Given data:

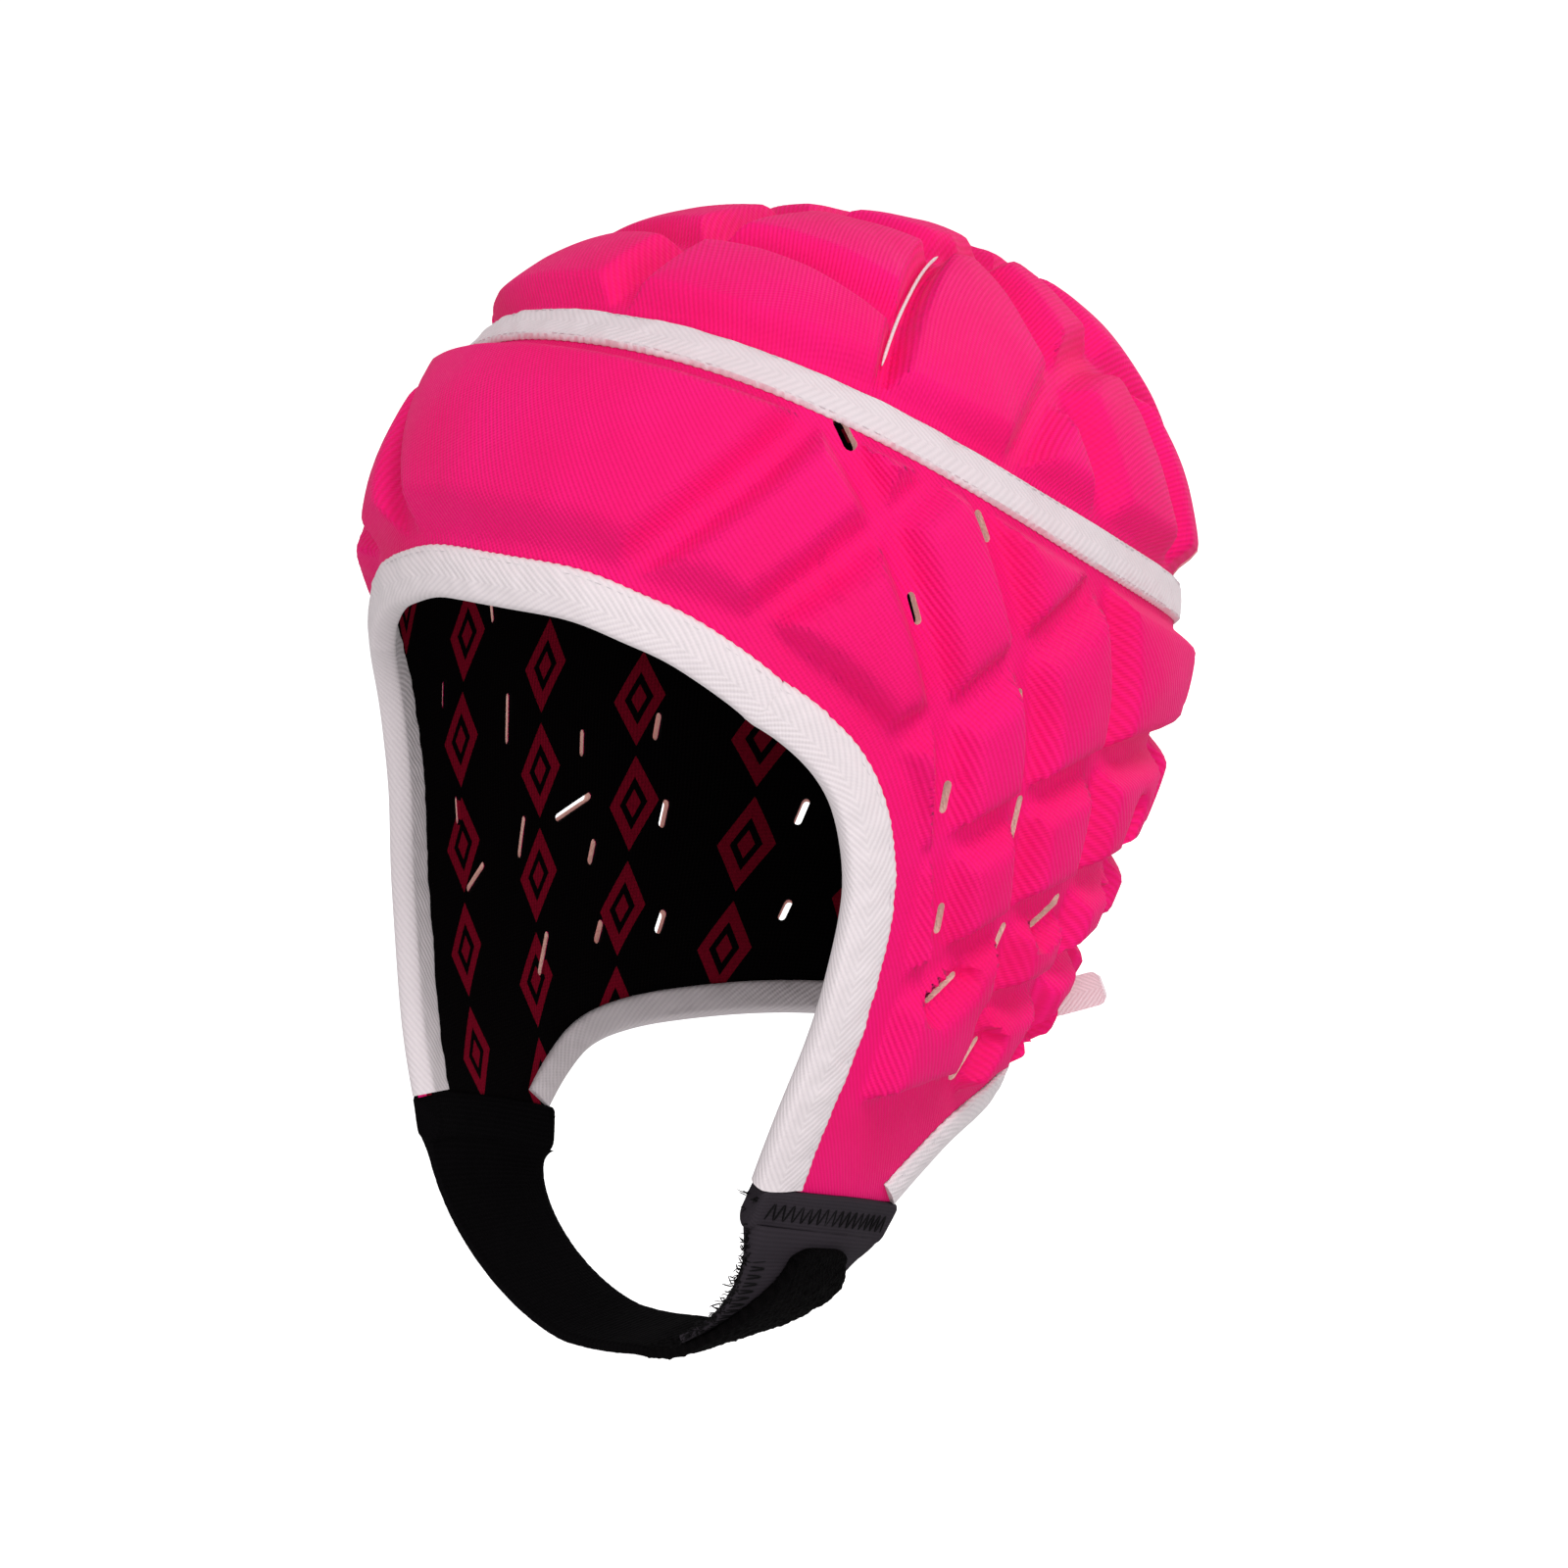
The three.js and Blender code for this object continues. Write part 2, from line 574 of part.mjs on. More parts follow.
// The vent slots as solids
function ventCutters() {
  const spare = 4; // the cut's reach past the lining and the pads
  const cutters = [];
  for (const slot of VENT_SLOTS) {
    for (const side of [1, -1]) {
      const angle = side * slot.angle;
      const { round, down, out } = headFrame(angle, slot.level);
      const lean = radians(slot.lean);
      const along = down.normalize().multiplyScalar(Math.cos(lean))
        .addScaledVector(round.normalize(), side * Math.sin(lean)).normalize();
      const across = new THREE.Vector3().crossVectors(out, along).multiplyScalar(SLOT_WIDTH / 2);
      const middle = headPoint(angle, slot.level);
      const reach = slot.length / 2;
      const outline = [[reach, 1], [-reach, 1], [-reach, -1], [reach, -1]];
      const ends = [-spare, WEB_TOP + PAD_RISE + spare].map((height) => (
        outline.map(([a, b]) => middle.clone().addScaledVector(out, height)
          .addScaledVector(along, a).addScaledVector(across, b))));
      cutters.push(toSolid(barOf(ends, outline)));
    }
  }
  return cutters;
}

const rimCutter = belowRims();
const slotCutters = ventCutters();

function trimmed(geometry) {
  let solid = toSolid(geometry).subtract(rimCutter);
  for (const cutter of slotCutters) solid = solid.subtract(cutter);
  return fromSolid(solid);
}

function ringCount(full, share) {
  if (share < QUARTER_ABOVE) return full / 4;
  return share < HALF_ABOVE ? full / 2 : full;
}

// The crown's rings run from the top down, with the last one beside the tape
function crownRings(columns, count, height) {
  const tip = new THREE.Vector3(0, 0, height(0, 0));
  const rings = [[tip]];
  for (let k = 1; k <= count; k++) {
    const share = k / count;
    const levelAt = (angle) => besideSeam(angle, -TAPE_WIDTH / 2 - TAPE_MARGIN) * share;
    rings.push(ringAt(ringCount(columns, share), levelAt, height));
  }
  return rings;
}

function crownPanel() {
  const edge = (angle) => besideSeam(angle, -SEAM_GAP / 2);
  const outer = crownRings(COLUMNS, CROWN_RINGS, (angle, level) => padHeight(angle, level, true));
  const inner = crownRings(INNER_COLUMNS, INNER_CROWN_RINGS, () => PANEL_INSIDE);
  const outerEdge = ringAt(COLUMNS, edge, () => WEB_TOP);
  const innerEdge = ringAt(INNER_COLUMNS, edge, () => PANEL_INSIDE);
  return trimmed(shellOf([...outer, outerEdge], [...inner, innerEdge]));
}

// The side panel's rings run from beside the tape down to the blank's foot
function sideRings(columns, count, height) {
  const rings = [];
  for (let k = 0; k <= count; k++) {
    const levelAt = (angle) => {
      const foot = readTable(BLANK_FOOT, 'angle', 'level', foldedAngle(angle));
      return mix(besideSeam(angle, TAPE_WIDTH / 2 + TAPE_MARGIN), foot, k / count);
    };
    rings.push(ringAt(columns, levelAt, height));
  }
  return rings;
}

function sidePanel() {
  const edge = (angle) => besideSeam(angle, SEAM_GAP / 2);
  const outer = sideRings(COLUMNS, OUTER_RINGS, (angle, level) => padHeight(angle, level, false));
  const inner = sideRings(INNER_COLUMNS, INNER_RINGS, () => PANEL_INSIDE);
  const outerEdge = ringAt(COLUMNS, edge, () => WEB_TOP);
  const innerEdge = ringAt(INNER_COLUMNS, edge, () => PANEL_INSIDE);
  return trimmed(shellOf([outerEdge, ...outer], [innerEdge, ...inner]));
}

function lining() {
  const face = (height) => [
    ...crownRings(INNER_COLUMNS, INNER_CROWN_RINGS, () => height),
    ...sideRings(INNER_COLUMNS, INNER_RINGS, () => height),
  ];
  return trimmed(shellOf(face(LINING_THICKNESS), face(0)));
}

function seamTape() {
  const half = TAPE_WIDTH / 2;
  const low = WEB_TOP + CLEARANCE;
  const high = low + TAPE_THICKNESS;
  const face = (height) => [-half, 0, half].map((distance) => (
    ringAt(COLUMNS, (angle) => besideSeam(angle, distance), () => height)));
  return shellOf(face(high), face(low));
}

// A tape folded over a rim, with one leg outside and one on the lining
function foldAlong(rim, width, innerWidth, thickness, base) {
  const top = WEB_TOP + LEG_CLEARANCE;
  const bottom = -FOLD_CLEARANCE;
  const section = [[width, top], [width, top + thickness], [0, top + thickness], [-CLEARANCE - base, top],
    [-CLEARANCE - base, bottom], [0, bottom - thickness], [innerWidth, bottom - thickness],
    [innerWidth, bottom], [-CLEARANCE, bottom], [-CLEARANCE, top]];
  const stations = rim.map((place, i) => {
    const before = headPoint(...rim[Math.max(i - 1, 0)]);
    const after = headPoint(...rim[Math.min(i + 1, rim.length - 1)]);
    const along = after.sub(before).normalize();
    const inwards = headFrame(...place).out.cross(along).normalize();
    return section.map(([distance, height]) => raised(...moveOnHead(place, inwards, distance), height));
  });
  return barOf(stations, section);
}

const binding = (rim, width) => (
  foldAlong(rim, width, width * INNER_LEG_SHARE, BINDING_THICKNESS, BINDING_THICKNESS));

// The strap's path at a share of the way from under the chin (0) to the right flap's foot (-1) or the left foot
// (1): its middle, the direction of its width, its width and how its middle bows out between its edges
const footFront = raised(...flapFootFront, WEB_TOP / 2);
const footRear = raised(...flapFootRear, WEB_TOP / 2);
const footMiddle = raised(...flapFoot[Math.round((flapFoot.length - 1) / 2)], WEB_TOP / 2);
const footCentre = footFront.clone().add(footRear).multiplyScalar(0.5);
const footWidth = footFront.distanceTo(footRear);
const footSlant = (footRear.z - footFront.z) / footWidth;
function strapFrame(share) {
  const turn = share * Math.PI / 2;
  const power = share < 0 ? RIGHT_ARC_POWER : LEFT_ARC_POWER;
  const down = Math.cos(turn) ** power;
  const across = Math.sign(turn) * Math.abs(Math.sin(turn)) ** power;
  const slant = footSlant * (1 - down);
  const bow = footMiddle.clone().sub(footCentre).multiplyScalar(1 - down);
  bow.x *= Math.sign(share);
  return {
    middle: new THREE.Vector3(footCentre.x * across, footCentre.y - STRAP_FORWARD * down,
      footCentre.z - CLEARANCE - HOLDER_BASE / 2 - STRAP_DROP * down),
    backwards: new THREE.Vector3(0, Math.sqrt(1 - slant * slant), slant),
    width: mix(footWidth, STRAP_MIDDLE_WIDTH, Math.cos(turn) ** STRAP_TAPER_POWER),
    bow,
  };
}

// A flat strap along part of that path, raised outwards by a height and with its front edge at a number of half
// widths from the middle. Both may change along it; the rear edge stays on the path's.
function strapBetween(from, to, heightAt, frontAt, thickness) {
  const steps = Math.round((to - from) / STRAP_STEP);
  const probe = STRAP_STEP / 5;
  const sides = [0, 0.25, 0.5, 0.75, 1];
  const outline = [...sides.map((side) => [side, -1]), ...sides.toReversed().map((side) => [side, 1])];
  const stations = [];
  for (let i = 0; i <= steps; i++) {
    const share = mix(from, to, i / steps);
    const { middle, backwards, width, bow } = strapFrame(share);
    const next = strapFrame(Math.min(share + probe, 1)).middle;
    const ahead = next.sub(strapFrame(Math.max(share - probe, -1)).middle);
    const outwards = new THREE.Vector3().crossVectors(backwards, ahead).normalize();
    stations.push(outline.map(([side, face]) => {
      const a = mix(frontAt(share), 1, side);
      return middle.clone().addScaledVector(backwards, a * width / 2).addScaledVector(bow, 1 - a * a)
        .addScaledVector(outwards, heightAt(share) + face * thickness / 2);
    }));
  }
  return toSolid(barOf(stations, outline));
}

// The two leaves that hold a flap's foot
function flapHolder(side) {
  const rim = flapFoot.map(([angle, level]) => [side * angle, level]);
  if (side < 0) rim.reverse();
  const leaf = STRAP_LAP - CLEARANCE;
  return toSolid(foldAlong(rim, leaf, leaf, LEAF_THICKNESS, HOLDER_BASE));
}

// The strap lies on the path, steps outwards to pass over the tab and narrows towards its free end
const stepOut = TAB_THICKNESS / 2 + 2 * CLEARANCE + STRAP_THICKNESS / 2;
function chinStrap() {
  const smooth = THREE.MathUtils.smoothstep;
  const rampEnd = TAB_TIP - STRAP_STEP;
  const heightAt = (share) => stepOut * smooth(share, rampEnd - STRAP_RAMP, rampEnd);
  const frontAt = (share) => mix(-1, STRAP_END_FRONT, smooth(share, TAB_TIP, STRAP_END));
  return fromSolid(flapHolder(-1).add(strapBetween(-1, STRAP_END, heightAt, frontAt, STRAP_THICKNESS)));
}

function strapAnchor() {
  return fromSolid(flapHolder(1).add(strapBetween(TAB_TIP, 1, () => 0, () => -1, TAB_THICKNESS)));
}

// The tape behind the nape: it starts flat on the neck binding and leaves it towards the wearer's left
function rearTape() {
  const [angle, level] = REAR_TAPE_ROOT;
  const lift = WEB_TOP + LEG_CLEARANCE + CLEARANCE + BINDING_THICKNESS + REAR_TAPE_THICKNESS / 2;
  const root = raised(angle, level, lift);
  const { round, out } = headFrame(angle, level);
  const along = round.normalize().negate();
  const aim = new THREE.Vector3(...REAR_TAPE_AIM).normalize();
  const third = REAR_TAPE_LENGTH / 3;
  const bend = root.clone().addScaledVector(along, third);
  const route = new THREE.CubicBezierCurve3(root, bend, bend.clone().addScaledVector(aim, third),
    bend.clone().addScaledVector(aim, 2 * third));
  const half = REAR_TAPE_WIDTH / 2;
  const outline = [[-1, -half], [1, -half], [1, half], [-1, half]];
  const steps = 8;
  const stations = Array.from({ length: steps + 1 }, (_, i) => {
    const tangent = route.getTangentAt(i / steps);
    const across = new THREE.Vector3(-tangent.y, tangent.x, 0).normalize().lerp(out, 1 - i / steps);
    across.addScaledVector(tangent, -across.dot(tangent)).normalize();
    const upwards = new THREE.Vector3().crossVectors(tangent, across);
    return outline.map(([a, b]) => route.getPointAt(i / steps)
      .addScaledVector(across, a * REAR_TAPE_THICKNESS / 2).addScaledVector(upwards, b));
  });
  return barOf(stations, outline);
}

const pink = () => new THREE.MeshStandardMaterial({ color: '#ff1178', roughness: 0.85, metalness: 0 });
const offWhite = () => new THREE.MeshStandardMaterial({ color: '#f1e6ea', roughness: 0.9, metalness: 0 });
const black = () => new THREE.MeshStandardMaterial({ color: '#0c0b0d', roughness: 0.95, metalness: 0 });
const charcoal = () => new THREE.MeshStandardMaterial({ color: '#2a272b', roughness: 0.7, metalness: 0 });

const cap = new THREE.Group();
function addPiece(name, geometry, material) {
  const piece = new THREE.Mesh(geometry, material);
  piece.name = name;
  cap.add(piece);
}

addPiece('crown_panel', crownPanel(), pink());
addPiece('side_panel', sidePanel(), pink());
addPiece('lining', lining(), black());
addPiece('seam_tape', seamTape(), offWhite());
addPiece('face_binding', binding(faceRim, FACE_BINDING_WIDTH), offWhite());
addPiece('neck_binding', binding(neckRim, NECK_BINDING_WIDTH), offWhite());
addPiece('chin_strap', chinStrap(), black());
addPiece('strap_anchor', strapAnchor(), charcoal());
addPiece('rear_tape', rearTape(), offWhite());

export default cap;
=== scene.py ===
import math

import bpy
import numpy as np
from mathutils import Matrix


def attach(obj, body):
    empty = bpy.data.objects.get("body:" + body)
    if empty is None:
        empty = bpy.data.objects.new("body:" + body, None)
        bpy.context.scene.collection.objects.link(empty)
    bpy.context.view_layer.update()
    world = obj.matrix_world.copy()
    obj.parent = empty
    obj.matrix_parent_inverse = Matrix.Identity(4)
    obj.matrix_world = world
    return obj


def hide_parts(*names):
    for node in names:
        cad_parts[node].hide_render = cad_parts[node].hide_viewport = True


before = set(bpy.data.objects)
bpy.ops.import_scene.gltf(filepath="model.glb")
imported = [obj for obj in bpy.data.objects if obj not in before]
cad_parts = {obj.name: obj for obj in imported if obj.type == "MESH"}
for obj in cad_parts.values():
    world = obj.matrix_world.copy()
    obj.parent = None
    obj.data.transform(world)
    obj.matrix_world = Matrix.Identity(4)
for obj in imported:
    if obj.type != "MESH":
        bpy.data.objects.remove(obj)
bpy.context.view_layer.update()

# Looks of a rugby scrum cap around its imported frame. Sizes are in millimetres
# and become metres in new_object.
MM = 0.001
chance = np.random.default_rng(7)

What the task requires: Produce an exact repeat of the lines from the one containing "addPiece('crown_panel', crownPanel(), pink());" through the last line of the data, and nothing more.

Solution to this problem:
addPiece('crown_panel', crownPanel(), pink());
addPiece('side_panel', sidePanel(), pink());
addPiece('lining', lining(), black());
addPiece('seam_tape', seamTape(), offWhite());
addPiece('face_binding', binding(faceRim, FACE_BINDING_WIDTH), offWhite());
addPiece('neck_binding', binding(neckRim, NECK_BINDING_WIDTH), offWhite());
addPiece('chin_strap', chinStrap(), black());
addPiece('strap_anchor', strapAnchor(), charcoal());
addPiece('rear_tape', rearTape(), offWhite());

export default cap;
=== scene.py ===
import math

import bpy
import numpy as np
from mathutils import Matrix


def attach(obj, body):
    empty = bpy.data.objects.get("body:" + body)
    if empty is None:
        empty = bpy.data.objects.new("body:" + body, None)
        bpy.context.scene.collection.objects.link(empty)
    bpy.context.view_layer.update()
    world = obj.matrix_world.copy()
    obj.parent = empty
    obj.matrix_parent_inverse = Matrix.Identity(4)
    obj.matrix_world = world
    return obj


def hide_parts(*names):
    for node in names:
        cad_parts[node].hide_render = cad_parts[node].hide_viewport = True


before = set(bpy.data.objects)
bpy.ops.import_scene.gltf(filepath="model.glb")
imported = [obj for obj in bpy.data.objects if obj not in before]
cad_parts = {obj.name: obj for obj in imported if obj.type == "MESH"}
for obj in cad_parts.values():
    world = obj.matrix_world.copy()
    obj.parent = None
    obj.data.transform(world)
    obj.matrix_world = Matrix.Identity(4)
for obj in imported:
    if obj.type != "MESH":
        bpy.data.objects.remove(obj)
bpy.context.view_layer.update()

# Looks of a rugby scrum cap around its imported frame. Sizes are in millimetres
# and become metres in new_object.
MM = 0.001
chance = np.random.default_rng(7)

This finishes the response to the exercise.